Fretta per chi – Lc 1,39-45
In quei giorni Maria si alzò e andò in fretta verso la regione montuosa, in una città di Giuda.
Entrata nella casa di Zaccarìa, salutò Elisabetta. Appena Elisabetta ebbe udito il saluto di Maria, il bambino sussultò nel suo grembo.
Elisabetta fu colmata di Spirito Santo ed esclamò a gran voce: «Benedetta tu fra le donne e benedetto il frutto del tuo grembo! A che cosa devo che la madre del mio Signore venga da me? Ecco, appena il tuo saluto è giunto ai miei orecchi, il bambino ha sussultato di gioia nel mio grembo. E beata colei che ha creduto nell’adempimento di ciò che il Signore le ha detto».

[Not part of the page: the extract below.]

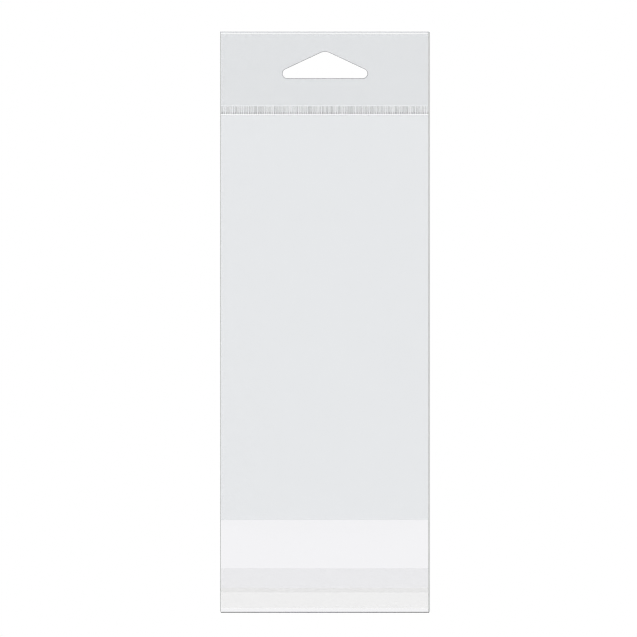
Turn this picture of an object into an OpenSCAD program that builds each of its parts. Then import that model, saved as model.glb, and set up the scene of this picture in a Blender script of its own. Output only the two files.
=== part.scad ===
// Resealable header bag. One web of clear film is folded over a stiffening strip to make the
// header, crimped across below it, welded down both sides and left open at the bottom. The
// back panel runs on past the mouth as a lip, which carries a band of adhesive, the release
// liner over it and the tab that lifts the liner.
// Millimetres. +X is to the right, -Y is the front and +Z is up. The origin is the top of the
// hang hole at mid thickness, where the bar of a display hook carries the bag.

/* [Bag] */
// Width over the side welds
bag_w = 78; // [60:1:160]
// Depth of the pocket, from the crimped seal down to the mouth
pocket_h = 150.4; // [80:0.1:300]
// Length of the lip below the mouth
lip_h = 34.5; // [24:0.5:60]
// Thickness of the bag film
film_t = 0.05; // [0.03:0.01:0.1]
// How far the two panels stand apart in the middle of the mouth
gape = 10; // [6:0.5:16]

/* [Header] */
// Height of the header, from the top fold to the lower edge of the crimped seal
header_h = 31.1; // [26:0.1:60]
// Thickness of the stiffening strip inside the header
insert_t = 0.1; // [0.06:0.01:0.3]
// Outside radius of the roll that the top fold leaves
fold_r = 0.3; // [0.22:0.01:0.5]

/* [Hang hole] */
// Width of the hole
hole_w = 31.4; // [24:0.1:40]
// Height of the hole
hole_h = 9.7; // [8:0.1:12]
// Radius of the rounded top, under which the hook bears
hole_top_r = 4.1; // [3:0.1:6]
// Radius of the two bottom corners
hole_corner_r = 1.7; // [1:0.1:2.5]
// Film left between the top fold and the hole
hole_drop = 7.65; // [5:0.05:10]

/* [Crimped seal] */
// Height of the crimp ribs
rib_h = 3; // [2:0.1:6]
// Height of the plain land above and below the ribs
land_h = 0.4; // [0.3:0.1:1]
// Distance from one rib to the next
rib_pitch = 0.85; // [0.7:0.05:2]
// Rise of the ribs from the middle plane of the seal
rib_rise = 0.12; // [0.05:0.01:0.2]
// Share of the rise that is lost at the faintest rib
rib_scatter = 0.5; // [0:0.05:0.7]

/* [Edges] */
// Width of the bead along each side weld
weld_w = 0.6; // [0.4:0.05:1.2]
// Thickness of the bead along each side weld
weld_t = 0.26; // [0.2:0.01:0.4]
// Height of the thickened edge along the bottom of the lip
hem_h = 0.45; // [0.2:0.05:0.8]
// Rise of that edge from each face of the lip
hem_rise = 0.05; // [0.02:0.01:0.1]

/* [Closure] */
// Height of the adhesive band and of the liner over it
adhesive_h = 9; // [6:0.1:12]
// Thickness of the adhesive
adhesive_t = 0.05; // [0.03:0.01:0.1]
// Thickness of the release liner
liner_t = 0.05; // [0.03:0.01:0.1]
// Height of the tab that lifts the liner
tab_h = 7.5; // [5:0.1:9]
// Thickness of the tab
tab_t = 0.05; // [0.03:0.01:0.1]
// How far the tab laps over the lower edge of the liner
tab_lap = 1.7; // [1:0.1:3]
// Distance from the bottom of the lip up to the tab
tab_up = 1.8; // [1:0.1:4]
// Gap between the end of a strip and the side weld
strip_gap = 0.1; // [0.05:0.05:1]

/* [Hidden] */

film_colour = [0.90, 0.91, 0.92];
insert_colour = [0.88, 0.89, 0.90];
adhesive_colour = [0.92, 0.92, 0.93];
liner_colour = [0.94, 0.94, 0.94];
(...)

Sono stanco di un mondo che va sempre di fretta. Il traffico, poi, mi sta uccidendo. Sarò un boomer, ma spesso penso che “una voltà non c’era tutto questo traffico”. La gente – e io compreso – deve andare velocemente, di fretta, dappertutto (e così facendo ingolfiamo le strade). Non possiamo più andare con calma, bisogna andare sempre di fretta. Se ne accorgono anche i più giovani: non è un caso che gli attacchi di ansia e di panico siano in vertiginoso aumento.
Poi leggo il vangelo di oggi e mi scappa un’esclamazione: anche tu, Maria! “Tu quoque”, figlia di Sion! La fretta ha contagiato anche te: «si alzò e andò in fretta». Ma la sua fretta – devo riconoscerlo – è diversa. Perché non è una fretta solipsistica, che ha il sapore della solitudine affannata e disperata. No, la sua è una “fretta per qualcuno”.
La sua fretta è dettata dalla relazione con Elisabetta, anziana e incita: necessita sicuramente di un appoggio, un sostegno, un aiuto. Questa è la fretta della ragazza di Nazaret: la sua premura è la traduzione della sua volontà di essere prossimo per chi non ha nessuno accanto.
Ecco: donaci Signore questa fretta. Non altre.